Leaving the comfort of a salary means leaving the comfort of having someone tell you what your to-do list is. Working alone means you have to be the project manager, account handler and then the developer. So if you forget to complete a task, you can no longer cower behind your line manager, instead you have to face the music alone. What is required is a system of managing tasks, per client and per project. I have used many web based systems such as activCollab and Basecamp but found them difficult to maintain and update. My solution was to purchase a small whiteboard and to blutack it to the side of my wardrobe. Every day I scribble on new tasks, once they are complete I write them into my diary along with supporting information and rub them off the board. For me, this works brilliantly. This will not suit everyone since we are all different, some prefer the online solutions, I wanted a way to quickly scribble then forget till it was time to work on them. The more of my day using online systems to manage tasks took, the less I would be inclined to bother with them.

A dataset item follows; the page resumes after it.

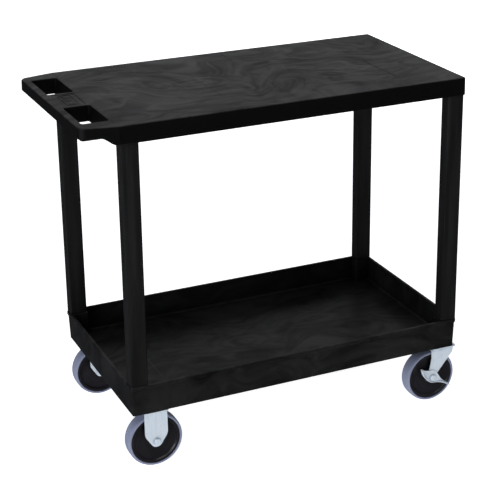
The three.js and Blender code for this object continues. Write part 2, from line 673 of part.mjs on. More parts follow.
// Stamped two-way brake lever: a boat-shaped plate around the axle with a folded wing at each end.
function brakeLever(outward) {
  const inner = FORK_OUTSIDE / 2 + GAP;
  const plateY = outward > 0 ? [inner, inner + LEVER_SHEET] : [-inner - LEVER_SHEET, -inner];
  const wingY = outward > 0
    ? [inner, inner + LEVER_SHEET + LEVER_WING]
    : [-inner - LEVER_SHEET - LEVER_WING, -inner];
  const boat = new THREE.Shape();
  boat.moveTo(-32, 28);
  boat.quadraticCurveTo(-25, 3, -6, -10);
  boat.quadraticCurveTo(8, -18, 27, -20);
  boat.lineTo(33, -19);
  boat.quadraticCurveTo(18, -8, 13, 6);
  boat.quadraticCurveTo(4, 14, -8, 13);
  boat.quadraticCurveTo(-20, 18, -29, 28);
  boat.closePath();
  const backWing = new THREE.Shape();
  backWing.moveTo(-33.5, 28);
  backWing.quadraticCurveTo(-30, 15, -22, 4);
  backWing.lineTo(-20.5, 5.2);
  backWing.quadraticCurveTo(-28, 16, -31.6, 28);
  backWing.closePath();
  const frontWing = new THREE.Shape();
  frontWing.moveTo(20, -20.2);
  frontWing.quadraticCurveTo(34, -20.5, 46, -27.8);
  frontWing.lineTo(46.8, -26);
  frontWing.quadraticCurveTo(35, -18.6, 20, -18.3);
  frontWing.closePath();
  const body = join(sheetXZ(boat, plateY), sheetXZ(backWing, wingY), sheetXZ(frontWing, wingY));
  const reach = inner + LEVER_SHEET + OVERLAP;
  return cut(body, barY(AXLE_RADIUS + GAP, [-reach, reach]));
}

function plateScrew() {
  const flangeTop = PLATE_BOTTOM - GAP;
  const headTop = flangeTop - SCREW_FLANGE;
  const shank = rod(SCREW_RADIUS, [flangeTop - OVERLAP, TUB_BOTTOM + SCREW_REACH], [0, 0], 10);
  const flange = rod(SCREW_FLANGE_RADIUS, [headTop, flangeTop], [0, 0], SMALL_CIRCLE);
  const head = rod(hexRadius(SCREW_HEAD_ACROSS), [headTop - SCREW_HEAD, headTop + OVERLAP / 2], [0, 0], 6);
  return join(shank, flange, head);
}

// ---------------------------------------------------------------- assembly

function at(x, y, ...children) {
  const group = new THREE.Group();
  group.position.set(x, y, 0);
  group.add(...children);
  return group;
}

function wheelSet(prefix, axleX, outward, stack) {
  const centre = [axleX, 0, WHEEL_RADIUS];
  return [
    named(`${prefix}_wheel_core`, wheelCore(), corePlastic, centre),
    named(`${prefix}_tyre`, tyre(), tyreRubber, centre),
    named(`${prefix}_axle_bush`, bush(), bushSteel, centre),
    named(`${prefix}_axle_bolt`, axleBolt(outward, stack), zincPlate, centre),
    named(`${prefix}_axle_nut`, axleNut(outward), zincPlate, centre),
  ];
}

function plateScrews(prefix, spacingX) {
  return screwOffsets(spacingX).map(([x, y], i) => (
    named(`${prefix}_plate_screw_${i + 1}`, plateScrew(), zincPlate, [x, y, 0])
  ));
}

function rigidCaster(side) {
  const prefix = `rigid_${side.name}`;
  return at(RIGID_X, side.sign * CASTER_Y,
    named(`${prefix}_fork`, rigidFork(), zincPlate),
    ...wheelSet(prefix, 0, side.sign, 0),
    ...plateScrews(prefix, RIGID_SCREW_X));
}

function swivelCaster(side) {
  const prefix = `swivel_${side.name}`;
  const axle = [-CASTER_TRAIL, 0, WHEEL_RADIUS];
  return at(KINGPIN_X, side.sign * CASTER_Y,
    named(`${prefix}_plate`, swivelPlate(), zincPlate),
    named(`${prefix}_ball_race`, ballRace(), zincPlate),
    named(`${prefix}_kingpin`, kingpin(), zincPlate),
    named(`${prefix}_fork`, swivelFork(), zincPlate),
    named(`${prefix}_brake_lever`, brakeLever(side.sign), zincPlate, axle),
    ...wheelSet(prefix, -CASTER_TRAIL, side.sign, LEVER_SHEET + GAP),
    ...plateScrews(prefix, SWIVEL_SCREW_X));
}

const cart = new THREE.Group();
cart.add(named('top_shelf', topShelf(), deckPlastic));
cart.add(named('lower_tub', lowerTub(), deckPlastic));
for (const side of SIDES) {
  for (const end of ENDS) {
    const legY = side.sign * (LEG_FACE_Y - LEG_LENGTH_Y / 2);
    cart.add(named(`leg_${end.name}_${side.name}`, leg(), legPlastic, [end.legX, legY, 0]));
  }
}
for (const side of SIDES) {
  cart.add(rigidCaster(side));
  cart.add(swivelCaster(side));
}

export default cart;
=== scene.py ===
import json
import logging
import math
from dataclasses import dataclass, field
from enum import Enum
from typing import Callable, Iterable, Sequence

import bmesh
import bpy
from mathutils import Matrix, Vector


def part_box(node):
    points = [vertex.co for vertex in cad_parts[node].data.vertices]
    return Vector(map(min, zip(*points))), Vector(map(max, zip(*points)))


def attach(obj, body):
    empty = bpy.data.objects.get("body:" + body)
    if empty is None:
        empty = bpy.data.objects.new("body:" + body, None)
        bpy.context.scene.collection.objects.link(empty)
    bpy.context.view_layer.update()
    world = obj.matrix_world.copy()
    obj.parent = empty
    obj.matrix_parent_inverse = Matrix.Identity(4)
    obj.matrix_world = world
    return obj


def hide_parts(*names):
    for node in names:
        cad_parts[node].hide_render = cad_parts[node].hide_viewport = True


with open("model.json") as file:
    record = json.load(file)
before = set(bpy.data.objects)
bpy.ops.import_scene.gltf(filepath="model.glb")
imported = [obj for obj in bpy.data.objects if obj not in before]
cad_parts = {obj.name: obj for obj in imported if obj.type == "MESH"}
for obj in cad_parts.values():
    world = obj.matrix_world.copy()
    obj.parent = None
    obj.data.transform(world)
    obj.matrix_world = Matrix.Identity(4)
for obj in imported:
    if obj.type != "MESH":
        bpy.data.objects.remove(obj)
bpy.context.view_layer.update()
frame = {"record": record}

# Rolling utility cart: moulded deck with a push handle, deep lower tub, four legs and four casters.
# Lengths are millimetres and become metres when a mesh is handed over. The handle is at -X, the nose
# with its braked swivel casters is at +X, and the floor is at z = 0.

logging.basicConfig(level=logging.INFO, format="%(name)s: %(message)s")
LOG = logging.getLogger("cart")

MM = 0.001
QUARTER = math.pi / 2
HEX_CHAMFER = 0.1
HEX_END = 0.475
HEX_SLOPE = 1.4
CREASE = 32.0
LEAST_RADIUS = 2.5
EDGE_STEPS = 5
RIM_STEPS = 3
WHEEL_FACETS = 160
CUT_PAST = 2.0
DRILL_REACH = 9.0
TENON_INSET = 4.7
SOCKET_LEDGE = 1.5
AXLE_HOLE = 4.3
AXLE_HEX = 13.0
BODY_OF = {node: body for body, nodes in frame["record"]["behaviour"]["bodies"].items() for node in nodes}

Plan = list[tuple[float, float]]
Ring = list[Vector]
Socket = bpy.types.NodeSocket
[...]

Working as part of a team allowed you to bounce ideas around. Through this you would see potential issues in your ideas and see things from a different angle and come up with alternative solutions to problems. Working alone now means you no longer have the comfort of colleagues to fall back onto. You are the R&D department. This means you have to now think out of the box more than ever. Quite often you will be presented with a problem which requires a unique solution, normally you would spin round in your chair and put it to your team… not anymore. You need to step up your planning process to take into account every possible eventuality to minify any future problems. You cannot prevent all problems, sufficient planning will reduce the time required for bug fixing and re-development. Fortunately, I have friends and colleagues that I can call upon to brainstorm with which does help.

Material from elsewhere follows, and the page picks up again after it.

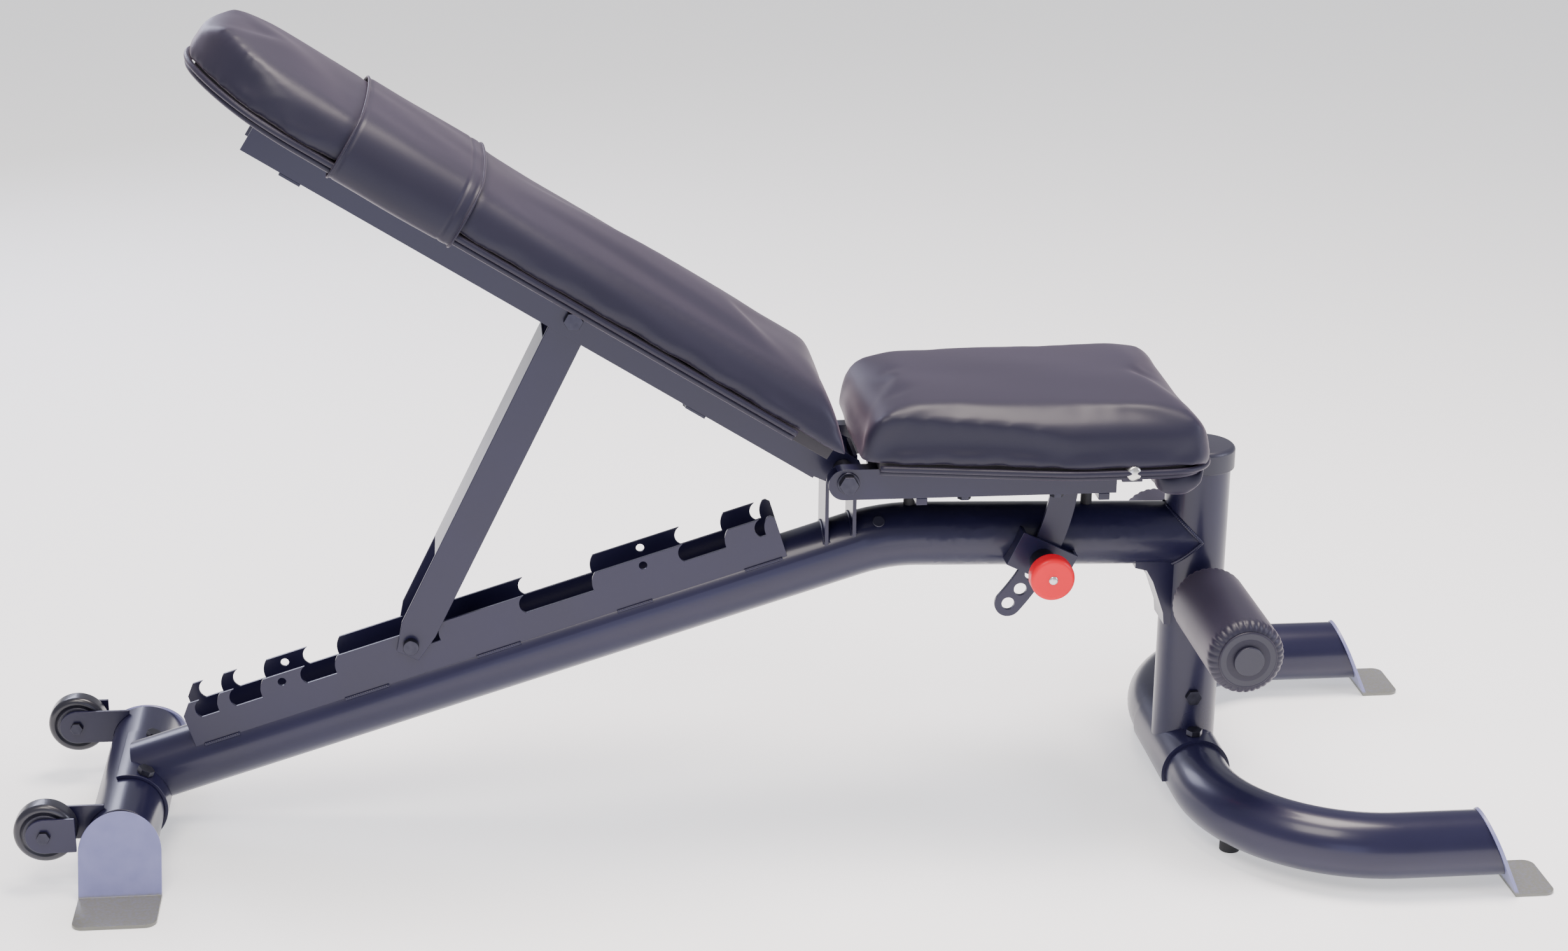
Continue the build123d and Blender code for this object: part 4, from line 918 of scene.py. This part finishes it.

You are the IT support department. This means when things break, you have to fix them. Either through calling a repair company or tackling it yourself. You manage your backup procedure. So you have to make sure you have a sufficient data storage and retrieval system in place and that you regularly run backups. Remember, you have to deal with all I.T tasks, from printers running out of ink to losing your internet connection. A wise move would be to learn the basics of PC repair and network maintenance to minimise any down time. Run a separate drive for backup and one as a file server and have them networked through a router and NAS device. So if your PC does die on you, you could continue to work on a second PC since your working files are on the networked drive.


Hearing positive feedback is always nice. Having spent weeks, if not months on one piece of work and not hearing anything other than a few minor bugs does weigh down on you over time. As a result, you need to treat yourself to something which marks the end of a project. Purchase something you like or take the next few days off.


You can always get an accountant and let them deal with all financial matters. Alternatively, to keep cost down, you could tackle them yourself. Fortunately, my wife seems to enjoy managing my finances and keeping track of how much I earn… who’d have thunk it.

This article doesn’t attempt to cover everything, I haven’t even touched on what you need to do to find work and maintain that working relationship with existing clients.

Hopefully, this will give some insight into what its like to freelance and all the day to day issues you may face.